What will we do with the input data? We can do what big data miners do! And share the results, share the knowledge.
Davide
You’re Innovative, but also be careful
Davide, me thinks I now get the idea you have in mind. Mining my / our own data in an open way would indeed be interesting! However, there’s one beneficial side-effect of all this secrecy around corporate data mining: no need to really, properly anonymize the data.
I’d say that nobody knows how to properly anonymize it all. Remember that case where Google released some archive with pseudonymized search queries some years ago? Some days and people had identified the first one who was behind a row of search queries: an old woman, and she confirmed this were her queries. Google pulled that package, and never offered something like it since … . (Sorry I have no source for that … I looked, but could not find it on the web for now).
So dumping all Edgeryders data (and even with these semantic annotations!) into the open is like obtaining a dump of Facebook’s user data or similar … . Properly anonymizing would be the way to go in the long term, but that’s unchartered territory for now that I’d not like to tackle in the limited scope of the Edgeryders project. Given the frequent references to personal projects in the Edgeryders data, anonymizing is pretty darn complicated …

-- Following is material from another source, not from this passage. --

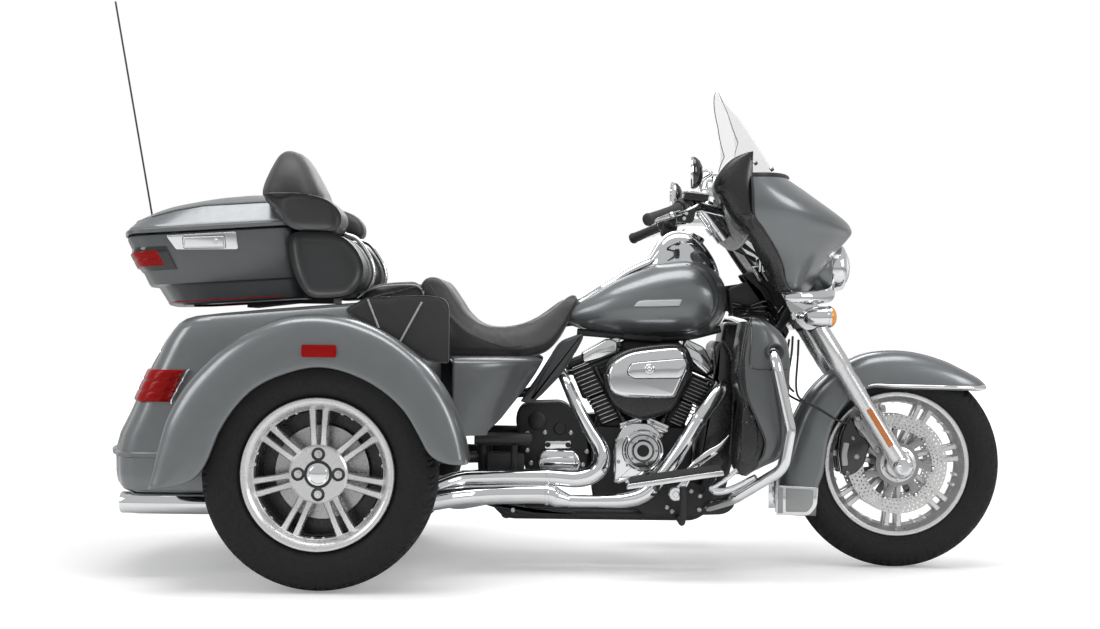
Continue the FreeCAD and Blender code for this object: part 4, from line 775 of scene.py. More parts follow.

If you didn’t find it already, I re-started this privacy discussion in its own mission report, as proposed by Alberto. It’s here: “What can happen to your Edgeryders data … and you”.
Davide, me thinks I now get
Davide, me thinks I now get the idea you have in mind. […]
You’re so funny! And nope, you didn’t.
I’d say that nobody knows how to properly anonymize it all. Remember that case […]
If I remember well they identified the IP address… and I think we need to anonymize the connection.
If you didn’t find it already […]
I’ve already read it: I am a fan of you ('mboccallupo!).